Mom, Dad, Ms. Johnson, I’m sorry

I used to play classical piano. Brahms, Chopin, Beethoven, Bach, Mozart, Clementi. I had little plaques with their faces bronzed into them, peripherals of genius whose accomplishments would let them live on forever in the left side of my sock drawer, beneath the underwear and beside the Tae Kwon Do belts. Every two weeks from when I was five until fourteen I would be driven to my lesson, sitting perfectly still, inwardly rehearsing all the scales and songs I didn’t know. The lesson would start with my mother pretending to read on the couch, my teacher and I bowing to show our respect, after which I would lie my face off about how I had practiced to keep my mother from scolding me. Not that the lying really mattered, because as soon as I’d start to play it became evident how little practice I’d done. It took nine years for my parents to let me quit.

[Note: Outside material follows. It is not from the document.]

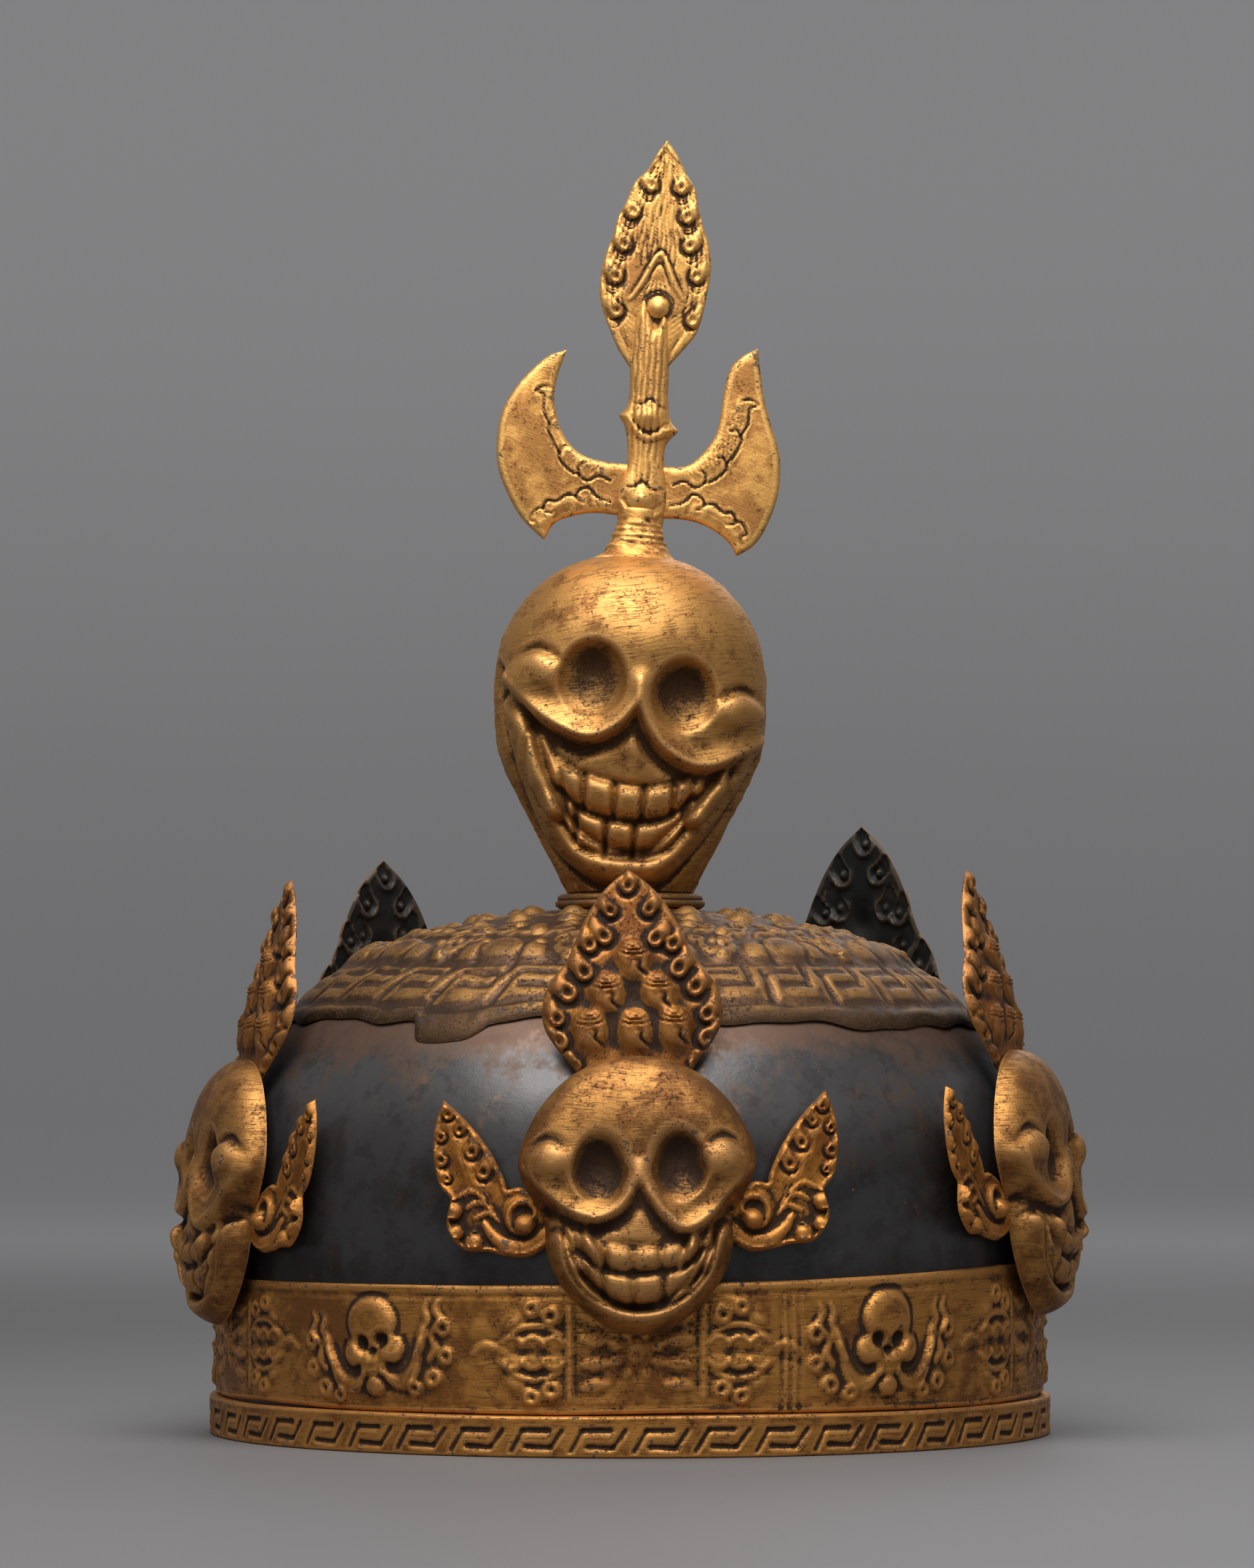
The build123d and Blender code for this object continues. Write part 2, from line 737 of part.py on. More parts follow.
def wing_part(side):
    """Wing plate with its root at the origin: x across, y up, its front face on z = 0."""
    runs = [[(side * x * wing_reach, y * wing_height) for x, y in run] for run in wing_runs]
    with BuildPart() as wing:
        with BuildSketch():
            add(spline_face(runs))
        extrude(amount=-sheet)
        for across, at, radius in wing_knobs:
            with Locations((side * across * wing_reach, at * wing_height, 0)):
                Sphere(radius * wing_height)
        with Locations((0, 0, -sheet)):
            Box(4 * wing_reach, 4 * wing_height, wing_height, align=hanging, mode=Mode.SUBTRACT)
    return wing.part


# Skull plaques: built once in their own frame, x across, y up from the chin and z out of the face
hollow_skull = mask_solid()
wings = {"wing_left": wing_part(-1), "wing_right": wing_part(1)}
bowl_clearance = dome_part(seat_gap, 0)
outwards = (0, -cos(radians(skull_lean)), sin(radians(skull_lean)))
face_tilt = Plane((0, -chin_radius, chin_height), x_dir=(1, 0, 0), z_dir=outwards)
pin_share = (pin_height + pin_radius - skull_height / 2) / (skull_height / 2 - sheet)
pin_top = mask_point(0, 2 * asin(pin_share) / pi, sheet)[2]
for name, azimuth, rise, roll, crest_lean, crest_size in plaques:
    turn = Location((0, 0, rise), (0, 0, azimuth))
    middle = Location((0, skull_height / 2, 0), (0, 0, roll)) * Location((0, -skull_height / 2, 0))
    plaque = turn * face_tilt.location * middle

    with BuildPart() as skull:
        with Locations(plaque):
            add(hollow_skull)
    skull.part.label = f"skull_{name}"
    export_step(skull.part, f"parts/skull_{name}.step")

    crest_turn = skull_lean - crest_lean
    set_back = 2 * seat_gap + max(0, tan(radians(-crest_turn))) * crest_foot_depth
    with BuildPart() as crest:
        with Locations(plaque * Location((0, skull_height, -set_back), (crest_turn, 0, 0))):
            add(crest_part(crest_size))
    crest.part.label = f"crest_{name}"
    export_step(crest.part, f"parts/crest_{name}.step")

    for wing_name, side in (("wing_left", -1), ("wing_right", 1)):
        with BuildPart() as wing:
            root = Location((side * wing_root, wing_low, -2 * seat_gap), (0, side * wing_sweep, 0))
            with Locations(plaque * root):
                add(wings[wing_name])
        wing.part.label = f"{wing_name}_{name}"
        export_step(wing.part, f"parts/{wing_name}_{name}.step")

    with BuildPart() as pin:
        with Locations(plaque * Location((0, pin_height, pin_top - hollow_gap))):
            Cylinder(pin_radius, pin_reach, align=hanging)
        add(bowl_clearance, mode=Mode.SUBTRACT)
    pin.part.label = f"pin_{name}"
    export_step(pin.part, f"parts/pin_{name}.step")
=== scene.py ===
# %% [markdown]
# A skull crown is worn on the head in ritual dances. It is hammered from copper sheet, gilded with a
# brush, and rubbed by hands for years. The solids come from the packed model, and this scene dresses
# them. Each solid stays where it is, and a finely beaten piece takes its place.

from math import atan2, cos, degrees, exp, hypot, pi, radians, sin, tan

import bpy
import numpy as np
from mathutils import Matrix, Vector
from mathutils.geometry import delaunay_2d_cdt


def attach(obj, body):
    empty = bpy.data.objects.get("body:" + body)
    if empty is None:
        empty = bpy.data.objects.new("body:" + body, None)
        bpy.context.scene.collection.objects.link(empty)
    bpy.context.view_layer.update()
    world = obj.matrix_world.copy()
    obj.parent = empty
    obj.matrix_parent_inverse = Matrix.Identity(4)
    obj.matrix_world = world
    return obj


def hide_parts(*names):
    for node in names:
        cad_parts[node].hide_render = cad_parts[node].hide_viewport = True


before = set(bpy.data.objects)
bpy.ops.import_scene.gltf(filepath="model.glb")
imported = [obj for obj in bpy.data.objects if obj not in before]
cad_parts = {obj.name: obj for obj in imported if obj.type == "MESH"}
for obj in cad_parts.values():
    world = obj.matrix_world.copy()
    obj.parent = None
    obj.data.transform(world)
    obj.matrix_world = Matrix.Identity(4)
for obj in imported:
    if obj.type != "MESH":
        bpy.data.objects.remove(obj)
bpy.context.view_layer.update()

# %% [markdown]
# The camera comes first. The photograph was taken with a long lens, from a low tripod that tilts up a
# little, so the foot of the crown shows as a flat curve. The same lens and place are set here.

# %% Camera
camera_data = bpy.data.cameras.new("camera")
camera_data.lens = 137
camera_data.sensor_width = 36
camera_data.clip_end = 20
camera = bpy.data.objects.new("camera", camera_data)
camera.location = (-0.0008, -1.514, 0.0948)
camera.rotation_euler = (radians(92.6), 0, 0)
bpy.context.scene.collection.objects.link(camera)
bpy.context.scene.camera = camera
print("camera at", tuple(round(x, 3) for x in camera.location))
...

We’re a collective, the piano-lesson quitters. We sit around our houses trying to make it up to our parents that we didn’t continue, feeling sorry for everyone involved—the brothers, sisters, the piano instructors, the other children and parents who politely sat through our songs so brutally misrepresented—who had to put up with the half-assed practicing, the Christmas concerts, really, the whole ordeal. Not that it was easy for our parents who went to the same church as the piano instructor and were socially bound to not quit unless the family was moving at the very least to a different province. But I did eventually quit and did other things with my life. Like playing video games. I still like playing video games.

It even smells the same

When you walk into the University of Alberta’s Convocation Hall after stalking through the tree and snow lined pathway to the heavy oak doors while your shoulders haunch your jacket up to your ears to give them the warmth of your neck, the tight and cloistered feeling of the cold evaporates almost as quickly as the snow. Quick steps are amplified by the high stone ceilings and tiled floors, and any hope you could have of showing up late and unnoticed is made as slim as the hallway you walk to enter the concert hall. A grinning man handing out programmes and two more doors lead you into a room three stories tall with a ceiling lined by brass organ pipes. They’re just as bronze and impressive as I thought they were when I was six. The stage is adorned in a long curtain, red as supermarket steak, bleeding to the stage floor.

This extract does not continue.